Feature set (78 total)
The model is fed features across 6 families:
- Options flow (27 features) — deep-OTM call volume z-scores, PCR ranks, moneyness skew, block trade share
- Combo features (14) — engineered products like "unusual calls × breakout" or "deep OTM × coiled setup"
- Technicals (18) — RSI, Bollinger position, ATR regime, SMA distance, breakout flags, ADX
- Regime / macro (7) — VIX level, beta to SPY, bull/bear flags, BTC momentum, copper returns
- Sentiment / fundamentals (8) — analyst buy ratios, congress trading, buyback activity, earnings beat streaks
- Volatility (4) — 0DTE, 1-week, 1-month implied-vol
Ablation tests showed options flow is the biggest driver — dropping it costs more Sharpe than any other family.
Validation
Before declaring the model "worth running", it had to pass:
- Walk-forward validation — 8 rolling 3-month OOS windows from 2024-04-21 to 2026-04-20, never training on data after the test date.
- Seed robustness — 5 random-seed models, mean Sharpe +2.78 with std 0.25 (tight distribution).
- Transaction cost stress — Sharpe +2.81 at 25bps slippage, +1.78 at 50bps. Edge survives realistic execution costs.
- Factor decomposition — residual alpha of +91.7% annualized (t-stat +4.40) after controlling for market, size, and sector factors. R² of 0.013 means 98.7% of variance is idiosyncratic — not factor beta in disguise.

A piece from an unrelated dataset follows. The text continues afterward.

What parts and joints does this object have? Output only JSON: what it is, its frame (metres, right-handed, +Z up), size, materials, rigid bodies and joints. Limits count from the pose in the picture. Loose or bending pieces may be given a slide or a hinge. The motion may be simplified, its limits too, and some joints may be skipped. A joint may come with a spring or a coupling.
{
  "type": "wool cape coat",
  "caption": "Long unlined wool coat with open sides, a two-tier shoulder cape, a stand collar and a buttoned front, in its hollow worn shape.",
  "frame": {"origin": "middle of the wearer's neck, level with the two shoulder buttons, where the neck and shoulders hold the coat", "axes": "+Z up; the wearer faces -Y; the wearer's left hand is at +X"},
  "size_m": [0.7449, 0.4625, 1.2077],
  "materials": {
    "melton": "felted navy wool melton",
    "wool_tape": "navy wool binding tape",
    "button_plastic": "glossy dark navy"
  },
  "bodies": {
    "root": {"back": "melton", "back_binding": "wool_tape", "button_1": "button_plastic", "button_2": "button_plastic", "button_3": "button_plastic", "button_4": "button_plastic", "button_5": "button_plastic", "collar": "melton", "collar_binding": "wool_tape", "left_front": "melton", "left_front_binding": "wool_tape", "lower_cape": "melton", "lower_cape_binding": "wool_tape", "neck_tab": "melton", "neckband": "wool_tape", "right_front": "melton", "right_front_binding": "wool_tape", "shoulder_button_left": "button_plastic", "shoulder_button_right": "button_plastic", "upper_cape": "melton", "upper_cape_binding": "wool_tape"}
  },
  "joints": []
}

Backtest headlines (OOS 2024-04-21 → 2026-04-20)
- Sharpe ratio: +3.48
- Annualized return: +97.8%
- Max drawdown: -6.3%
- Win rate: 52.3% of closed trades
- Top-decile vs bottom-decile spread: ~62% annualized long-short alpha
Caveat: the OOS window was heavily 2024-dominated (regime active 90% of days in 2024 vs 2% in 2025). Real-world performance depends on how often VIX stays below 20.
What this is NOT
- Not trading real money. The ML book is a pure $100k simulation — no Tradier orders are submitted. We're collecting shadow-mode data to see if the backtest result holds in live market conditions.
- Not a black box. The full feature list, training methodology, and backtest code are in the project repository. We can explain every pick.

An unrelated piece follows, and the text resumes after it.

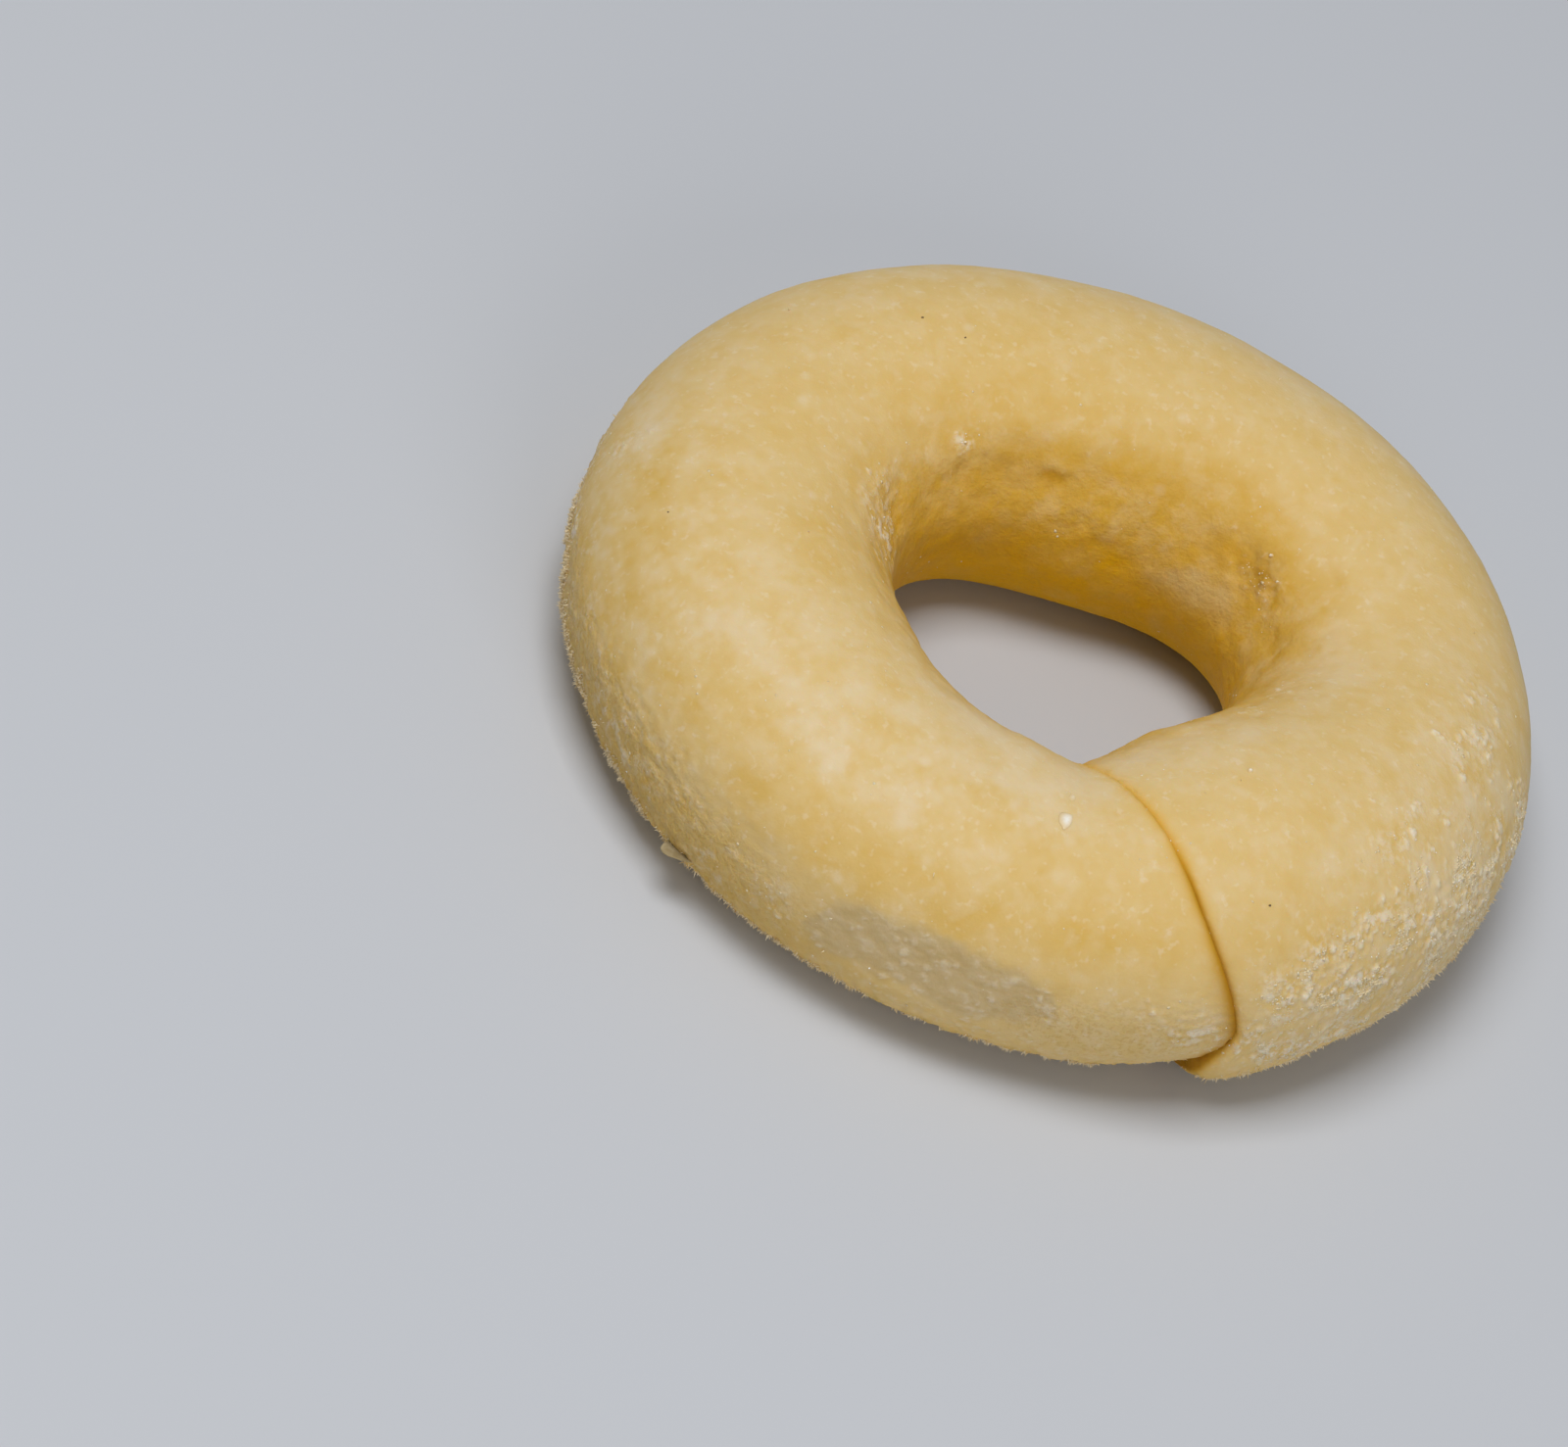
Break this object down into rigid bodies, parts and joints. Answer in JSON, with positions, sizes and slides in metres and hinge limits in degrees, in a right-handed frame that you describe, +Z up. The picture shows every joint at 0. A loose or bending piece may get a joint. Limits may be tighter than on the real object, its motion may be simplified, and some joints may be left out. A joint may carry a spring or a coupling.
{
  "type": "raw dough ring",
  "caption": "Thick ring of raw, frozen yeast dough: a rope bent round with its ends lapped, dusted with frost, ready to bake.",
  "frame": {"origin": "on the table, below the middle of the ring's bounding box", "axes": "+Z up through the hole, +X along the ring's longer width, the lap of the rope's ends towards -Y"},
  "size_m": [0.1052, 0.1002, 0.0291],
  "materials": {
    "raw_dough": "raw dough, dull and slightly rough, with patches of white frost"
  },
  "bodies": {
    "root": {"dough_ring": "raw_dough"}
  },
  "joints": []
}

- Not guaranteed to generalize. The OOS window leans on 2024's calm market. Strategy needs to survive regime changes we haven't seen in training.
The research journey
The current ML config came out of 11 rounds of iterative experiments:
- ML v1 with 5 features → failed (Sharpe 0.19 OOS, pure noise)
- ML v2 with 40 features + walk-forward → Sharpe 2.40, but -15% drawdown
- v3 testing 78 features + relative-return target → Sharpe 2.47, -8.8% drawdown
- v4 testing hold periods → found 5-day beats 10-day by +0.82 Sharpe
- v5 matrix of all combinations → Sharpe 3.48 with -6.3% drawdown (champion)
- v6 verification (seed variance, cost, sub-periods) → robust
- v7 stop-loss / multi-hold / confidence sizing → no improvement
- v8 LightGBM ensemble → LGBM actually hurt
- v9 both-agree, earnings filter, stacking → all failed
- v10 disagreement, vol-timing, ablation, ticker-split → all failed
- v11 drop-combos + ticker-ensemble → combos matter, ticker-split had leakage
We tested ~60 variants. The v5 champion survived them all. Further improvements likely require new data sources (larger universe, intraday features, short interest) rather than more algorithmic tweaks.
Important disclaimers
- Not financial advice. A free research dashboard.
- Shadow mode only — no trades executed. The equity curve is a simulation starting at $100k.
- The regime filter (VIX<20, SPY>200-day-SMA) means the strategy is dormant most of the time in volatile regimes. Expect long flat stretches.
- Past performance does not guarantee future results.